Intelligent, creative, and a good reader of the game, Ramsey had all the tools to succeed apart from one thing – a body that wouldn’t let him down. That said, the Welshman still managed to make 262 Premier League appearances for Arsenal before departing for Juventus on a free transfer, so he must have been doing something right.
Plenty of time for him to come back and add to that figure, too.
Taken from us far too soon, Gary Speed is gone but he will never be forgotten.
The ultimate professional, Speed was versatile, born leader who always set the best possible example for his teammates and those watching on. He was one of the most respected players in the Premier League, and spent 16 years in the top flight between 1992 and 2008.
Speed had – and will continue to have – a hugely positive impact on Welsh football.
Everton and Wales’ greatest ever goalkeeper, Neville Southall represented the Toffees at the highest level for 17 years.

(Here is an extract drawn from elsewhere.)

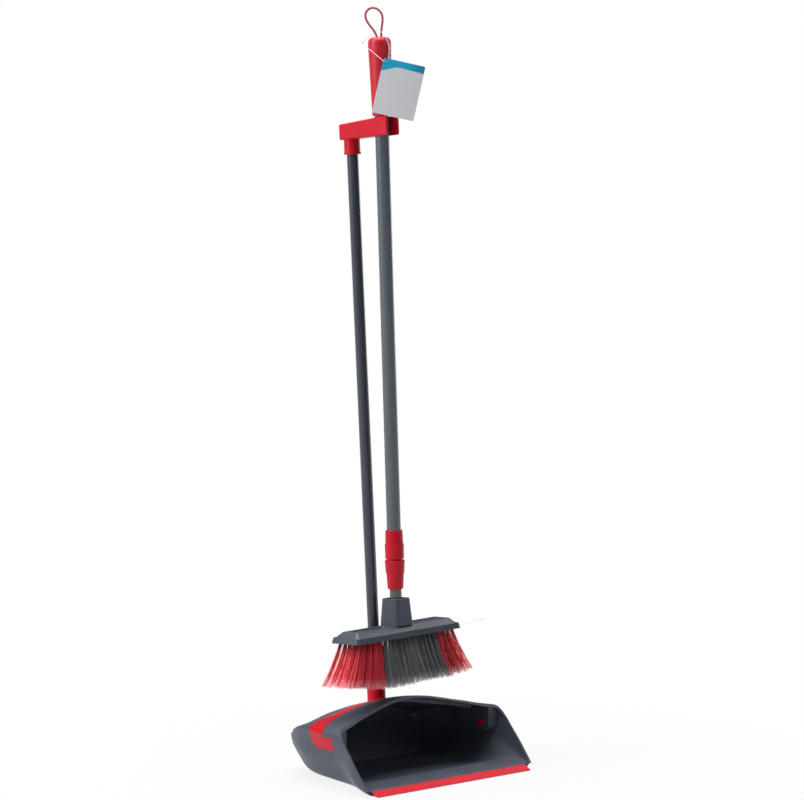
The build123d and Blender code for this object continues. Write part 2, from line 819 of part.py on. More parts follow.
def bristle_field(first, last):
    """The bed slice and strands of the tuft columns from first up to last."""
    left_edge = -bed_half_length if first == 0 else (first - tuft_columns / 2) * tuft_pitch
    right_edge = bed_half_length if last == tuft_columns else (last - tuft_columns / 2) * tuft_pitch
    strands = []
    for column in range(first, last):
        for row in range(tuft_rows):
            middle = (column + 0.5 - tuft_columns / 2) * tuft_pitch
            behind = (row + 0.5 - tuft_rows / 2) * row_pitch
            tip = bristle_tip + tip_spread * ((column * 7 + row * 5) % 9) / 8
            for side in (-1, 1):
                for depth in (-1, 1):
                    across = middle + side * strand_spacing / 2
                    back = behind + depth * strand_spacing / 2
                    lean_across = fan(middle) + side * tuft_spread
                    lean_back = behind * (fan_depth - 1) + depth * tuft_spread
                    strands.append(strand(across, back, lean_across, lean_back, tip))
    with BuildPart() as bed:
        with BuildSketch(broom_plane.offset(head_bottom + bed_recess)):
            with Locations(((left_edge + right_edge) / 2, 0)):
                Rectangle(right_edge - left_edge, 2 * bed_half_depth)
        extrude(amount=bed_thickness)
    return bed.part.fuse(*strands, glue=True)


middle_start = left_columns
middle_end = left_columns + middle_columns
left_field = bristle_field(0, middle_start)
middle_field = bristle_field(middle_start, middle_end)
right_field = bristle_field(middle_end, tuft_columns)
with BuildPart() as bristles_left:
    add(left_field)
bristles_left.part.label = "bristles_left"
with BuildPart() as bristles_middle:
    add(middle_field)
bristles_middle.part.label = "bristles_middle"
with BuildPart() as bristles_right:
    add(right_field)
bristles_right.part.label = "bristles_right"

# Swing tag: a plain card with a hole
with BuildPart() as tag_card:
    with BuildSketch(tag_plane):
        RectangleRounded(tag_width, tag_length, tag_corner)
        with Locations((-tag_width / 2 + tag_hole_inset, tag_length / 2 - tag_hole_inset)):
            Circle(tag_hole / 2, mode=Mode.SUBTRACT)
    extrude(amount=tag_thickness / 2, both=True)
tag_card.part.label = "tag_card"

# Tag tie: a clear filament through the tag's hole and the hanging loop
hole_local = (-tag_width / 2 + tag_hole_inset, tag_length / 2 - tag_hole_inset, 0)
hole_point = tag_plane.from_local_coords(hole_local)


def by_view(across, height, out):
    """A point from the grip's top, across and up as seen from outside, and outward."""
    return grip_plane.origin + sideways * across + Vector(0, 0, height) + outward * out


tie_points = [
    hole_point - outward * 5 + sideways * 3,
    hole_point + outward * 1.2,
    hole_point + outward * 1.0 - sideways * 3.2,
    by_view(-14.2, -12.2, 9.0),
    by_view(-19.0, -5.6, 2.0),
    by_view(-8.5, 4.5, -4.0),
    by_view(-1.5, 9.0, -1.0),
    by_view(6.5, 3.5, 8.0),
    by_view(12.0, -12.0, 16.0),
    hole_point - outward * 5 + sideways * 3 + Vector(0, 0, 2),
]
tie_radii = [0.3 * radius for radius in route_radii([tuple(point) for point in tie_points])]
with BuildPart() as tag_tie:
    with BuildLine() as tie_route:
        FilletPolyline(*tie_points, radius=tie_radii)
    with BuildSketch(Plane(origin=tie_route.wires()[0] @ 0, z_dir=tie_route.wires()[0] % 0)):
        Circle(tie_diameter / 2)
    sweep()
tag_tie.part.label = "tag_tie"

os.makedirs("parts", exist_ok=True)
pieces = [
    pan_body, pan_lip, bail, pan_tube, clip_bracket,
    outer_tube, grip, hanging_loop, loop_knot, lock_sleeve, lock_nut,
    inner_tube, inner_bush, thread_plug, broom_head,
    bristles_left, bristles_middle, bristles_right,
    tag_card, tag_tie,
]
for piece in pieces:
    export_step(piece.part, f"parts/{piece.part.label}.step")
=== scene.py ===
import math

import bmesh
import bpy
import numpy as np
from mathutils import Matrix, Vector
from mathutils.bvhtree import BVHTree


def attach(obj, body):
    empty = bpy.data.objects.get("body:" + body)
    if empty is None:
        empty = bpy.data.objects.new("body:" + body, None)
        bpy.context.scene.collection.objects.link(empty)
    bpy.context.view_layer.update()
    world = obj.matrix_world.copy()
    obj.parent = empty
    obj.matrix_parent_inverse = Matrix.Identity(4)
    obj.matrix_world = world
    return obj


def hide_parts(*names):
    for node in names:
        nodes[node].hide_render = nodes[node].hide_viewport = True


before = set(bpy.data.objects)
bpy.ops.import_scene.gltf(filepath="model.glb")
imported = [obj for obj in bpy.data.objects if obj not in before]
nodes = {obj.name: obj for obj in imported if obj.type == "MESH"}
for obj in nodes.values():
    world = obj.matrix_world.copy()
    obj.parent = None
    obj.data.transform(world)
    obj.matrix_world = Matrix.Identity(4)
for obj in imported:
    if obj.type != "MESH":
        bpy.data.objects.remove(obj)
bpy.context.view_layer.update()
MM = 0.001
UP = Vector((0, 0, 1))


# Frames of the handle, the broom and the tag, from the same angles and distances as the solids

def turned(vector, degrees, axis):
    return Matrix.Rotation(math.radians(degrees), 3, axis) @ vector


RIGHT = Vector((1, 0, 0))
HANDLE_LEAN = -3.92
BROOM_TURN = 8.19
BROOM_LEAN = 1.11
HANDLE_FOOT = Vector((0, 0.046, 0.080))
CLIP_HEIGHT = 691.7
CLIP_REACH = 49.75
GRIP_TOP = 109.105
TAG_TURN = -40
TAG_TILT = -12.6
TAG_RIGHT = 22.9
TAG_OUT = 24.0
TAG_DROP = 62.2
handle_up = turned(UP, HANDLE_LEAN, RIGHT)
broom_across = turned(RIGHT, BROOM_TURN, handle_up)
broom_up = turned(handle_up, BROOM_LEAN, broom_across)
broom_back = broom_up.cross(broom_across)
clip_forward = -handle_up.cross(broom_across)
clip_point = HANDLE_FOOT + handle_up * CLIP_HEIGHT * MM
broom_point = clip_point + clip_forward * CLIP_REACH * MM
grip_point = broom_point + broom_up * GRIP_TOP * MM
outward = turned(Vector((0, -1, 0)), TAG_TURN, UP)
sideways = turned(RIGHT, TAG_TURN, UP)
loop_across = (sideways - broom_up * sideways.dot(broom_up)).normalized()
tag_across = turned(sideways, TAG_TILT, outward)
tag_up = outward.cross(tag_across)
tag_point = grip_point + (sideways * TAG_RIGHT + outward * TAG_OUT - UP * TAG_DROP) * MM


def on_broom(across, back, height):
    """A point in the broom's frame, in millimetres."""
    return broom_point + (broom_across * across + broom_back * back + broom_up * height) * MM


def on_tag(across, up, out):
    """A point in the tag's frame, in millimetres from its middle."""
    return tag_point + (tag_across * across + tag_up * up + outward * out) * MM


# Camera, at the photograph's viewing angle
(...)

His best years may have been past him by the time the Premier League was formed, but he still tucked 208 appearances away under his belt – becoming the first player to break the double century barrier.
To this day, he remains his country’s finest ever goalkeeper.
Full of speed, flair, and ruthlessness, not one Premier League defender knew how to deal with peak Gareth Bale.
A winner of two PFA Player of the Year awards. Bale was electrifying for Tottenham after his defensive minded reins were let off, and there was little surprise when Real Madrid eventually came calling. When the time to return to England came, it was only fitting that the Welshman went back to the club who helped him become world class.
Barring an absolute miracle, no player will ever come close to matching Ryan Giggs’ bulging trophy cabinet from his two decades at Manchester United.
A winner of 13 Premier League titles, Giggs also won four FA Cups and two Champions League crowns, and played at the highest level into his 40s.
A scorer in each of the first 21 seasons of the Premier League, there was nothing the Welshman couldn’t do – and he’ll forever be remembered for his exceptional pace and breathtaking dribbling ability. Truly, one of the best natural wingers to ever play the game.